Think of this as the generalist’s blade. It’s a significant step up from a string trimmer head and can handle the majority of light-to-medium clearing tasks around a small property. For someone who only needs to tackle an overgrown ditch bank once or twice a year, this type of blade is often more than enough to get the job done without a big investment.

Its accessibility is also its limitation. It’s typically made of softer, stamped steel that dulls more quickly than premium blades, especially if it hits rocks or tough ground. While it can be sharpened easily with a flat file, you’ll be doing it more often. It’s a great entry point, but heavy use will reveal its limits and likely have you looking for a more specialized, durable option.

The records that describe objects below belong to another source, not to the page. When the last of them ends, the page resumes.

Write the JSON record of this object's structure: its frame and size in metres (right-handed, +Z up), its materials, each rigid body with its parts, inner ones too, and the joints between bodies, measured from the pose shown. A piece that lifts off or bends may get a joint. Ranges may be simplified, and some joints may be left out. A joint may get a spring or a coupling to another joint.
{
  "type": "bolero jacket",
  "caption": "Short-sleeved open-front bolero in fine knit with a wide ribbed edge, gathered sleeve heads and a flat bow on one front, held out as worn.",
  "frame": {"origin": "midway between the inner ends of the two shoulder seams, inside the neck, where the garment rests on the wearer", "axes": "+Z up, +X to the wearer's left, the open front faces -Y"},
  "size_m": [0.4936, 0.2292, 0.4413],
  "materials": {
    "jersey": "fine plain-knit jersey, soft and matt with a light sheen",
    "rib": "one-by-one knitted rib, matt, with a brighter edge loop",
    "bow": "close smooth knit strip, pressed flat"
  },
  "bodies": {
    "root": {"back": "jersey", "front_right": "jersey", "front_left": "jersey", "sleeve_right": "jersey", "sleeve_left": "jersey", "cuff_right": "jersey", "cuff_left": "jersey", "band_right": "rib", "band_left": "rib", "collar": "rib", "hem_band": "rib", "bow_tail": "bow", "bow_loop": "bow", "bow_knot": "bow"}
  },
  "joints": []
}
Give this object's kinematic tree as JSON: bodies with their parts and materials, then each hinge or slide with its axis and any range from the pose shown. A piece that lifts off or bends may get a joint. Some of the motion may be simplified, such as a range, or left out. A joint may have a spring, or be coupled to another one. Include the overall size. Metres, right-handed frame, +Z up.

Aires 3-Tooth Steel Blade: Simple and Effective

Sometimes, the simplest design is all you need. The 3-tooth blade, often called a tri-blade, is a thick, heavy piece of steel that relies on momentum and brute force. It’s not about surgical precision; it’s about smashing through thick, stalky weeds and light brush with raw power.

This blade excels in areas where you just need to knock everything down. The thick steel is incredibly durable and can take a beating from rocks and debris that would destroy a finer-toothed blade. They are also the easiest of all blades to sharpen—a few passes with a flat file on each cutting edge, and you’re back in business in minutes.

The downside is a lack of refinement. The heavy, simple design can sometimes lead to more vibration, especially if it becomes unbalanced from impacts. It tends to tear and shatter material rather than cutting it cleanly, which is fine for rough clearing but not for areas where you want a tidy finish. It’s a blunt instrument, but sometimes that’s exactly what the job calls for.

Ultimately, the best brush blade is the one that fits your machine, your budget, and the specific challenge you’re facing on your land. Don’t look for one blade to do everything; think of them as specialized tools in your farm’s toolkit. Matching the right blade to the job doesn’t just make the work faster—it makes it safer, more efficient, and a lot more satisfying.